Stable Video 4D showcases Stability AI's research into multi-angle video generation

Stable Video 4D is built on the foundation of Stable Diffusion Video, Stability AI's flagship image-to-video generation model, to deliver multi-angle videos covering eight novel-view videos from a single uploaded video. These videos can generate a comprehensive 3D view of the original video subject. After uploading their input video, users pick their preferred 3D camera poses and have the model generate the eight novel-view videos of different perspectives incorporating the selected camera positions. Then, these videos are combined into a dynamic 3D representation of the subject.

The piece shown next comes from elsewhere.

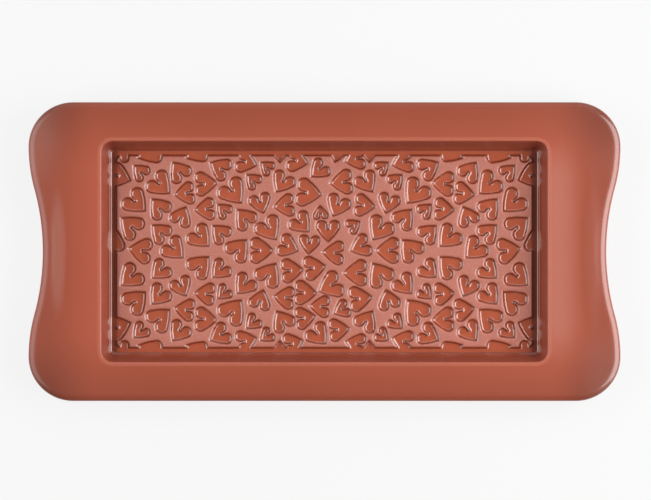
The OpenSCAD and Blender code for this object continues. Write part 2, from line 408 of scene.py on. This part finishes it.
class Shade:
    """A socket that gives a number, colour or shader, to be worked with in an expression."""

    def __init__(self, finish, socket):
        self.finish, self.socket = finish, socket

    def math(self, operation, *values):
        return self.finish.node(
            "ShaderNodeMath", {"operation": operation}, dict(enumerate(values)),
        )["Value"]

    def __add__(self, other):
        return self.math("ADD", self, other)

    def __mul__(self, other):
        return self.math("MULTIPLY", self, other)

    def __sub__(self, other):
        return self.math("SUBTRACT", self, other)

    def __rsub__(self, other):
        return self.math("SUBTRACT", other, self)

    def __pow__(self, power):
        return self.math("POWER", self, power)

    def __abs__(self):
        return self.math("ABSOLUTE", self)

    __radd__, __rmul__ = __add__, __mul__


class Finish:
    """A material under construction."""

    def __init__(self, name):
        self.material = bpy.data.materials.new(name)
        self.material.use_nodes = True
        self.material.node_tree.nodes.clear()

    def node(self, kind, settings=None, sockets=None):
        made = self.material.node_tree.nodes.new(kind)
        for name, value in (settings or {}).items():
            setattr(made, name, value)
        for key, value in (sockets or {}).items():
            if isinstance(value, Shade):
                self.material.node_tree.links.new(value.socket, made.inputs[key])
            else:
                made.inputs[key].default_value = value
        return Outlets(self, made)

    def between(self, value, low, high):
        """0 where value is under low and 1 where it is over high, with a smooth step between."""
        return self.node(
            "ShaderNodeMapRange", {"interpolation_type": "SMOOTHSTEP"},
            {"Value": value, "From Min": low, "From Max": high},
        )["Result"]

    def mixed(self, share, first, second):
        return self.node(
            "ShaderNodeMix", {"data_type": "RGBA"}, {0: share, 6: first, 7: second},
        )[2]

    def surface(self, shader):
        self.node("ShaderNodeOutputMaterial", None, {"Surface": shader})
        return self.material


class Outlets:
    """The outputs of a node, each as a Shade."""

    def __init__(self, finish, made):
        self.finish, self.made = finish, made

    def __getitem__(self, key):
        return Shade(self.finish, self.made.outputs[key])


def colour(red, green, blue):
    """A colour as Blender wants it, from the 0 to 255 values that a screen shows."""
    def plain(value):
        value /= 255
        return value / 12.92 if value <= 0.04045 else ((value + 0.055) / 1.055) ** 2.4
    return (plain(red), plain(green), plain(blue), 1.0)


def red_silicone(finish, place, dark, pale):
    """The silicone's colour, a little cloudy."""
    cloud = finish.node(
        "ShaderNodeTexNoise", None, {"Vector": place, "Scale": 45.0, "Detail": 4.0},
    )["Fac"]
    return finish.mixed(cloud, dark, pale)


def fine_grain(finish, place):
    """The grain of the blasted mould steel."""
    return finish.node(
        "ShaderNodeTexNoise", None, {"Vector": place, "Scale": 1500.0, "Detail": 3.0},
    )["Fac"]


def grained(finish, grain):
    """The grain as a fine bump."""
    return finish.node(
        "ShaderNodeBump", None, {"Strength": 0.08, "Distance": 0.0001, "Height": grain},
    )["Normal"]


def relief_silicone():
    """Polished in the hearts, matt and paler on the land, partly with painted sheen, and with
    painted shade darkening the walls between and the channels at the ends.
    """
    finish = Finish("relief_silicone")
    place = finish.node("ShaderNodeTexCoord")["Object"]
    axes = finish.node("ShaderNodeSeparateXYZ", None, {0: place})
    z = axes["Z"] * 1000
    land = finish.between(z, 3.1, 3.36)
    # Where painted shade falls: the channels at the cavity's two ends.
    end_channel_shade = finish.between(abs(axes["X"] * 1000), 74.6, 75.6) * (1 - land)
    wall = finish.between(z, 2.12, 2.4) * (1 - finish.between(z, 2.85, 3.25))
    base = red_silicone(finish, place, colour(179, 88, 60), colour(187, 94, 66))
    # The land's paler, greyer colour is partly its matt finish's own tone and partly painted
    # sheen, flecked by the grain.
    base = finish.mixed(land * 0.8, base, colour(182, 116, 101))
    grain = fine_grain(finish, place)
    base = finish.mixed(land * finish.between(grain, 0.45, 0.7) * 0.3, base, colour(196, 150, 142))
    # Painted shade: the pockets' walls are darkened towards a deep brown.
    base = finish.mixed(wall * 0.72, base, colour(66, 24, 15))
    # Painted shade: the channels at the cavity's two ends are darkened.
    base = finish.mixed(end_channel_shade * 0.5, base, colour(66, 24, 15))
    skin = finish.node("ShaderNodeBsdfPrincipled", None, {
        "Base Color": base,
        "Roughness": 0.12 + land * 0.28,
        "IOR": 1.5,
        "Coat Weight": 1 - land,
        "Coat Roughness": 0.1,
        "Coat IOR": 1.75,
        "Normal": grained(finish, grain),
    })["BSDF"]
    return finish.surface(skin)


def rim_silicone():
    """Matt on the rim and polished low on the cavity's walls, with painted sheen in cloudy pale
    patches over the rim's ends.
    Painted shade darkens the rim towards its outer edges and ends and darkens the cavity's walls,
    and painted highlights lighten the cavity's lip, the left ridge's top and a patch right of the
    cavity."""
    finish = Finish("rim_silicone")
    place = finish.node("ShaderNodeTexCoord")["Object"]
    axes = finish.node("ShaderNodeSeparateXYZ", None, {0: place})
    x, z = axes["X"] * 1000, axes["Z"] * 1000
    along, across = abs(x), abs(axes["Y"] * 1000)
    past_end = along.math("MAXIMUM", along - BAR_CORNER[0], 0.0)
    past_side = across.math("MAXIMUM", across - BAR_CORNER[1], 0.0)
    reach = (past_end ** 2 + past_side ** 2) ** 0.5
    in_cavity = (
        finish.between(z, 1.2, 1.9) * (1 - finish.between(reach - z * math.tan(LEAN), 1.6, 2.4))
    )
    wall = in_cavity * (1 - finish.between(reach, BAR_CORNER_R - 0.3, BAR_CORNER_R))
    polished = wall * (1 - finish.between(z, 3.9, 5.5))
    lip = finish.between(reach, 4.0, 4.5) * (1 - finish.between(reach, 4.9, 6.0))
    on_top = finish.between(z, 9.2, 10.6)
    cloud = finish.node(
        "ShaderNodeTexNoise", None, {"Vector": place, "Scale": 16.0, "Detail": 5.0},
    )["Fac"]
    # Painted sheen: cloudy pale patches over the rim's ends.
    end_sheen = finish.between(cloud, 0.42, 0.75) * finish.between(along, 90.0, 104.0) * on_top
    right = finish.between(x, 80.0, 100.0)
    middle = 1 - finish.between(across, 24.0, 44.0)
    # Painted shade: the rim darkens towards its outer long edges and towards its ends.
    shade = finish.between(across, 26.0, 58.0) * 0.3 + finish.between(along, 80.0, 102.0) * 0.3
    rolled_edge = (
        finish.between(along, 84.0, 98.0) * finish.between(z, 9.0, 9.8)
        * (1 - finish.between(z, 10.86, 10.98))
    )
    # Painted highlight along the top of the left ridge only.
    crest_highlight = finish.between(z, 11.04, 11.24) * (1 - right)
    # Painted highlight: a pale patch on the rim just right of the cavity.
    right_highlight = finish.between(x, 78.0, 83.0) * (1 - finish.between(along, 84.0, 94.0)) * middle
    grain = fine_grain(finish, place)
    base = red_silicone(finish, place, colour(170, 81, 57), colour(178, 87, 63))
    # Painted shade, mixed towards black.
    base = finish.mixed(shade, base, colour(0, 0, 0))
    # Painted sheen over the rim's ends, weaker in the middle of the right end.
    base = finish.mixed(end_sheen * (1 - right * middle) * 0.35, base, colour(176, 128, 116))
    # Painted highlight on the left ridge.
    base = finish.mixed(crest_highlight * 0.22, base, colour(186, 140, 128))
    # Painted highlight right of the cavity.
    base = finish.mixed(right_highlight * on_top * 0.26, base, colour(190, 142, 130))
    # Painted shade: the cavity's walls are darkened.
    base = finish.mixed(wall * 0.3, base, colour(60, 20, 12))
    # Painted highlight: a paler line along the cavity's lip.
    base = finish.mixed(lip * on_top * 0.28, base, colour(214, 140, 120))
    skin = finish.node("ShaderNodeBsdfPrincipled", None, {
        "Base Color": base,
        "Roughness": 0.4 - polished * 0.28 - lip * 0.14 - rolled_edge * 0.06,
        "IOR": 1.5,
        "Coat Weight": polished + rolled_edge * (0.1 + right * 0.35),
        "Coat Roughness": 0.1,
        "Coat IOR": 1.75,
        "Normal": grained(finish, grain),
    })["BSDF"]
    return finish.surface(skin)


def white_table():
    """Looks white to the camera and in reflections, and still takes the mould's shadow."""
    finish = Finish("white_table")
    plain = finish.node("ShaderNodeBsdfDiffuse", None, {"Color": (0.86, 0.86, 0.86, 1)})["BSDF"]
    glow = finish.node(
        "ShaderNodeEmission", None, {"Color": (0.94, 0.94, 0.94, 1), "Strength": 1.0},
    )["Emission"]
    ray = finish.node("ShaderNodeLightPath")
    seen = ray["Is Camera Ray"] + ray["Is Glossy Ray"] + ray["Is Transmission Ray"]
    return finish.surface(
        finish.node("ShaderNodeMixShader", None, {0: seen * 0.88, 1: plain, 2: glow})["Shader"]
    )


# The studio

def table():
    """A wide plain top, a hair below the mould so that they don't share a face."""
    mesh = bpy.data.meshes.new("table")
    half = 3.0
    corners = [(-half, -half, 0), (half, -half, 0), (half, half, 0), (-half, half, 0)]
    mesh.from_pydata(corners, [], [(0, 1, 2, 3)])
    mesh.materials.append(white_table())
    top = bpy.data.objects.new("table", mesh)
    top.location.z = -0.0002
    bpy.context.scene.collection.objects.link(top)


def softbox(name, place, size, power):
    """A lamp of the given size that looks at the mould."""
    lamp = bpy.data.lights.new(name, "AREA")
    lamp.shape = "RECTANGLE"
    lamp.size, lamp.size_y = size
    lamp.energy = power
    box = bpy.data.objects.new(name, lamp)
    box.location = place
    box.rotation_euler = (-Vector(place)).to_track_quat("-Z", "Y").to_euler()
    box.visible_camera = False
    bpy.context.scene.collection.objects.link(box)


def studio():
    """A light tent: a lit wall at each end and a faint one behind, and little light above."""
    softbox("right_wall", (0.48, 0.0, 0.33), (0.65, 0.5), 5.0)
    softbox("left_wall", (-0.48, 0.0, 0.33), (0.65, 0.5), 2.8)
    softbox("back_wall", (0.0, 0.55, 0.30), (0.8, 0.5), 1.0)
    world = bpy.data.worlds.new("room")
    world.use_nodes = True
    bpy.context.scene.world = world
    ground = world.node_tree.nodes["Background"]
    ground.inputs["Color"].default_value = (1, 1, 1, 1)
    ground.inputs["Strength"].default_value = 0.07
    bpy.context.scene.view_settings.view_transform = "Standard"


def camera():
    """Straight above, with the rim's plane 233.8 mm wide in the picture."""
    distance, seen_width = 0.9, 0.2338
    lens = bpy.data.cameras.new("camera")
    lens.sensor_width = 36
    lens.lens = 36 * distance / seen_width
    eye = bpy.data.objects.new("camera", lens)
    eye.location = (0.00036, 0.00058, distance + RIM / 1000)
    bpy.context.scene.collection.objects.link(eye)
    bpy.context.scene.camera = eye


_, cavity_floor = rim_and_tub(rim_silicone())
heart_relief(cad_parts["mould"], cavity_floor, relief_silicone())
table()
studio()
camera()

According to Stability AI, the model can generate 5-frame videos for each of the 8 novel views in approximately 40 seconds, with the full 3D optimization taking around 20-25 minutes. Potential applications for the technology include game development, video editing, and virtual reality. Stable Video 4D differentiates its approach by requiring a single input video instead of a combination of image, video, and multi-view diffusion model sampling. Moreover, since the model creates all eight views simultaneously, this implies that temporal and spatial consistency is improved. The simplified process also represents a lighter 4D optimization framework.

Stable Video 4D, the company's first video-to-video generation model, is available on Hugging Face. Stability AI plans to keep optimizing the model, specifically to extend the range of videos it can handle. Since Stable Video 4D is in its research phase, Stability AI has released it in conjunction with a technical report.